### PROMPT
Set down, exactly as they appear, the lines from the line holding "Keep writing the" through the line holding "return tuple(p /", inclusive; output nothing outside that range.

### SUPPLIED INFORMATION
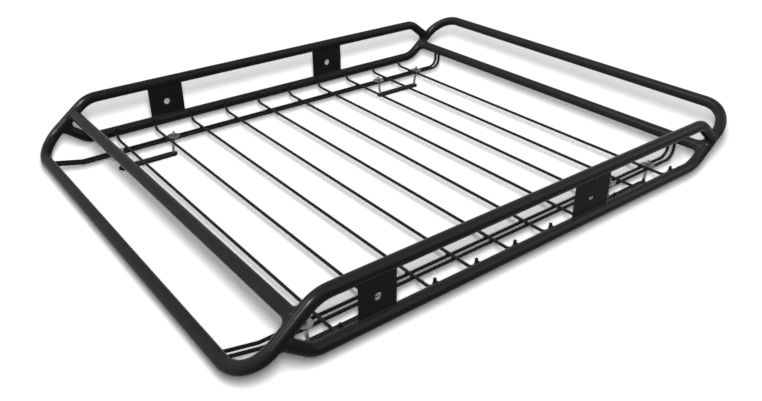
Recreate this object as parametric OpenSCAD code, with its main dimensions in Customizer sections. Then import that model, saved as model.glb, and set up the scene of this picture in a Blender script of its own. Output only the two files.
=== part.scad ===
// Roof basket: an open cargo frame of bent round tube with a floor of thin rods,
// lying on four clamps that grip the two cross bars of a roof rack.
// X runs along the basket, Y across it and Z up. Z = 0 is the level it lies on.
// The left hoop slopes down to the bottom rails' level, the right hoop slopes up
// to the top rails' level: the right end is the left end turned over.

/* [Basket] */
// Length of a side between the bends at its two ends
side_l = 1016; // [760:1:1600]
// Width, from side rail centre to side rail centre
basket_w = 1000; // [640:1:1300]
// Height, from bottom rail centre to top rail centre
side_h = 100; // [80:1:150]

/* [Frame tube] */
// Outside diameter of the frame tube
tube_d = 25; // [18:0.5:32]
// Centreline radius of the bend where a side runs into a hoop
side_bend_r = 70; // [45:1:80]
// Centreline radius of a hoop's corner
corner_r = 70; // [45:1:76]
// Centreline radius of the bend at a rail's welded end
end_bend_r = 50; // [30:1:60]
// Straight piece of hoop tube between the side's butt weld and the bend
hoop_arm = 20; // [5:1:60]
// How far a bottom rail's left end bends up beyond the left hoop's bend
bottom_end_offset = 12; // [0:0.5:14]
// How far a top rail's right end bends down beyond the right hoop's bend
top_end_offset = 3; // [0:0.5:14]

/* [End hoops] */
// Level distance from the bend to the hoop's outer tube
hoop_reach = 132.5; // [120:0.5:180]
// How far the outer tube lies beyond the level of the other rails
hoop_overrun = 3; // [0:0.5:8]
// Level distance from the left bend to the left cross tube
left_cross_reach = 37; // [36:0.5:48]
// Level distance from the right bend to the right cross tube
right_cross_reach = 41.5; // [36:0.5:48]

/* [Floor slats] */
// Number of floor slats
slat_n = 10; // [6:1:14]
// Diameter of a slat rod
slat_d = 6.5; // [5:0.1:9]
// Distance from the left bend to the first slat
slat_left = 50; // [30:1:70]
// Distance from the last slat to the right bend
slat_right = 65; // [30:1:90]
// How far the slats lie below the bottom rails' centre
slat_drop = 13; // [11:0.5:16]
// Centreline radius of a slat's upturned end
slat_bend_r = 22; // [16:1:28]
// Straight piece at the top of the upturned end
slat_tip = 4.5; // [2:0.5:12]

/* [Runner rods] */
// Diameter of a runner rod
runner_d = 7; // [6:0.1:9]
// Distance from a side rail's centre to the middle of its runner pair
runner_in = 82; // [60:1:160]
// Distance between the two rods of a pair
runner_pitch = 15; // [14.5:0.5:18]
// Level length of the ramp up to the left hoop's outer tube
runner_ramp = 75; // [50:1:85]
// Centreline radius of the bend at the foot of the ramp
runner_foot_r = 30; // [15:1:60]
// Centreline radius of the upturned right end
runner_end_r = 25; // [15:1:30]

/* [Side plates] */
// Thickness of a side plate
plate_t = 3; // [2:0.5:6]
// Diameter of the hole in a side plate
plate_hole_d = 16; // [6:0.5:24]
// How far the hole lies below mid height
plate_hole_drop = 4; // [0:0.5:8]
// Width of the near left plate
near_left_w = 77; // [50:1:120]
// Distance from the left bend to the middle of the near left plate
near_left_in = 114; // [95:1:200]
// Width of the near right plate
near_right_w = 105; // [50:1:120]
// Distance from the right bend to the middle of the near right plate
near_right_in = 367; // [300:1:380]
// Width of the far left plate
far_left_w = 91; // [50:1:120]
// Distance from the left bend to the middle of the far left plate
far_left_in = 197; // [120:1:240]
// Width of the far right plate
far_right_w = 97; // [50:1:120]
// Distance from the right bend to the middle of the far right plate
far_right_in = 320; // [280:1:360]

/* [Clamps] */
// Height of the space that takes the roof rack's cross bar
bar_room = 37; // [20:1:60]
// Thickness of a clamp bar
clamp_bar_t = 5; // [3:0.5:8]
// Width of a clamp bar
clamp_bar_w = 20; // [16:1:30]
// Diameter of the holes in a clamp bar
clamp_hole_d = 8; // [7.6:0.1:10]
// Diameter of a clamp bolt
bolt_d = 6; // [5:0.5:7]
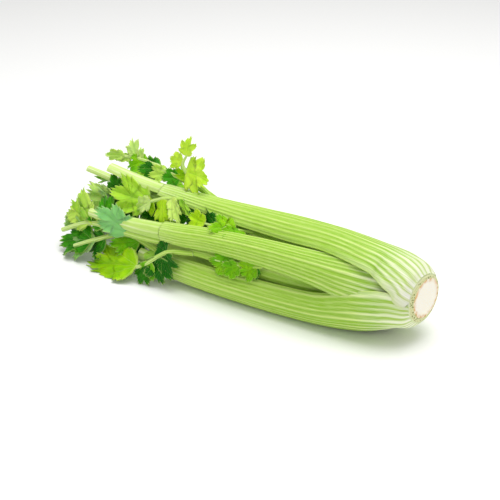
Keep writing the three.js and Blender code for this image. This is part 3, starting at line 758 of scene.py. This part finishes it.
def colour(hex_text):
    """An sRGB hex colour as a linear colour."""
    parts = [int(hex_text[k:k + 2], 16) / 255 for k in (1, 3, 5)]
    return tuple(p / 12.92 if p <= 0.04045 else ((p + 0.055) / 1.055) ** 2.4 for p in parts) + (1,)


def add(tree, kind, inputs=(), stops=(), **settings):
    """Adds a node. Each input is a value, or a node and its output. stops are a ramp's colours."""
    node = tree.nodes.new("ShaderNode" + kind)
    for name, value in settings.items():
        setattr(node, name, value)
    for socket, value in dict(inputs).items():
        if isinstance(value, tuple) and isinstance(value[0], bpy.types.Node):
            tree.links.new(value[0].outputs[value[1]], node.inputs[socket])
        else:
            node.inputs[socket].default_value = value
    for k, (place, shade) in enumerate(stops):
        elements = node.color_ramp.elements
        element = elements[k] if k < 2 else elements.new(place)
        element.position = place
        element.color = colour(shade) if isinstance(shade, str) else (shade, shade, shade, 1)
    return node


def begin_material(name):
    material = bpy.data.materials.new(name)
    material.use_nodes = True
    tree = material.node_tree
    tree.nodes.clear()
    return material, tree


def finish_material(tree, shade, rough, relief, depth, **fixed):
    """Joins colour, roughness and relief to the shader. depth is the relief's height in mm."""
    bump = add(tree, "Bump", {"Height": relief, "Strength": 1.0, "Distance": depth * MM})
    shader = add(tree, "BsdfPrincipled", {"Base Color": shade, "Roughness": rough, "Normal": (bump, 0)})
    for name, value in fixed.items():
        shader.inputs[name.replace("_", " ")].default_value = value
    add(tree, "OutputMaterial", {"Surface": (shader, 0)})


def make_stalk_skin():
    """Celery stalk skin: waxy, pale raised ribs over greener grooves, whitish towards the root.
    The ribs show as long pale lines, partly their own paler colour and partly a painted sheen along
    their crests, and fine fibres run along between them."""
    material, tree = begin_material("celery stalk skin")
    rib = (add(tree, "Attribute", attribute_name="rib"), 2)
    along_mm = (add(tree, "Attribute", attribute_name="along"), 2)
    margin = (add(tree, "Attribute", attribute_name="margin"), 2)
    inner = (add(tree, "Attribute", attribute_name="inner"), 2)
    skin_map = (add(tree, "UVMap", uv_map="skin"), 0)
    share = (add(tree, "Math", {0: along_mm, 1: 320.0}, operation="DIVIDE"), 0)
    groove = add(tree, "ValToRGB", {"Fac": share}, [
        (0.0, "#ccd694"), (1.0, "#c4e078"), (0.05, "#a4c448"), (0.12, "#86b61c"), (0.3, "#8cbc20"),
        (0.7, "#98c62c")])
    # The ridge colours are the ribs' own paler green with a painted sheen on their crests.
    ridge_and_sheen = add(tree, "ValToRGB", {"Fac": share}, [
        (0.0, "#fbfaf0"), (1.0, "#e8f4c4"), (0.07, "#f1f4dc"), (0.18, "#d2e48c"), (0.34, "#c2da74"),
        (0.7, "#c6de74")])
    streak_map = add(tree, "Mapping", {"Vector": skin_map, "Scale": (1.1, 0.03, 1)})
    streak = (add(tree, "TexNoise", {"Vector": (streak_map, 0), "Scale": 1.0, "Detail": 3.0}), 0)
    fibre_map = add(tree, "Mapping", {"Vector": skin_map, "Scale": (3.2, 0.12, 1)})
    fibre = (add(tree, "TexNoise", {"Vector": (fibre_map, 0), "Scale": 1.0, "Detail": 2.0}), 0)
    lift = add(tree, "MapRange", {0: streak, 1: 0.35, 2: 0.65, 3: -0.28, 4: 0.28})
    narrow = add(tree, "MapRange", {0: along_mm, 1: 8.0, 2: 70.0, 3: 0.7, 4: 2.4})
    ribbed = add(tree, "Math", {0: rib, 1: (narrow, 0)}, operation="POWER")
    # Where the rib mask is high, the ridge colours show, and with them the painted sheen along the
    # crests.
    lines = add(tree, "Math", {0: (ribbed, 0), 1: (lift, 0)}, operation="ADD", use_clamp=True)
    shade = add(tree, "Mix", {0: (lines, 0), 6: (groove, 0), 7: (ridge_and_sheen, 0)}, data_type="RGBA")
    fine = add(tree, "MapRange", {0: fibre, 1: 0.3, 2: 0.7, 3: 0.0, 4: 0.22})
    shade = add(tree, "Mix", {0: (fine, 0), 6: (shade, 2), 7: colour("#dff0a0")}, data_type="RGBA")
    near_root = add(tree, "MapRange", {0: along_mm, 1: 20.0, 2: 85.0, 3: 0.6, 4: 0.05})
    pale = add(tree, "Math", {0: margin, 1: (near_root, 0)}, operation="MULTIPLY")
    shade = add(tree, "Mix", {0: (pale, 0), 6: (shade, 2), 7: colour("#e4ecc0")}, data_type="RGBA")
    inside = add(tree, "Math", {0: inner, 1: 0.75}, operation="MULTIPLY")
    shade = add(tree, "Mix", {0: (inside, 0), 6: (shade, 2), 7: colour("#c0da62")}, data_type="RGBA")
    rough = add(tree, "MapRange", {0: streak, 1: 0.3, 2: 0.7, 3: 0.36, 4: 0.5})
    relief = add(tree, "Math", {0: fibre, 1: streak}, operation="ADD")
    finish_material(tree, (shade, 2), (rough, 0), (relief, 0), 0.12,
                    Specular_IOR_Level=0.3, Subsurface_Weight=0.2, Subsurface_Scale=0.004,
                    Subsurface_Radius=(0.8, 1.0, 0.3), IOR=1.4)
    return material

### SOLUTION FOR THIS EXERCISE
Keep writing the three.js and Blender code for this image. This is part 3, starting at line 758 of scene.py. This part finishes it.
def colour(hex_text):
    """An sRGB hex colour as a linear colour."""
    parts = [int(hex_text[k:k + 2], 16) / 255 for k in (1, 3, 5)]
    return tuple(p / 12.92 if p <= 0.04045 else ((p + 0.055) / 1.055) ** 2.4 for p in parts) + (1,)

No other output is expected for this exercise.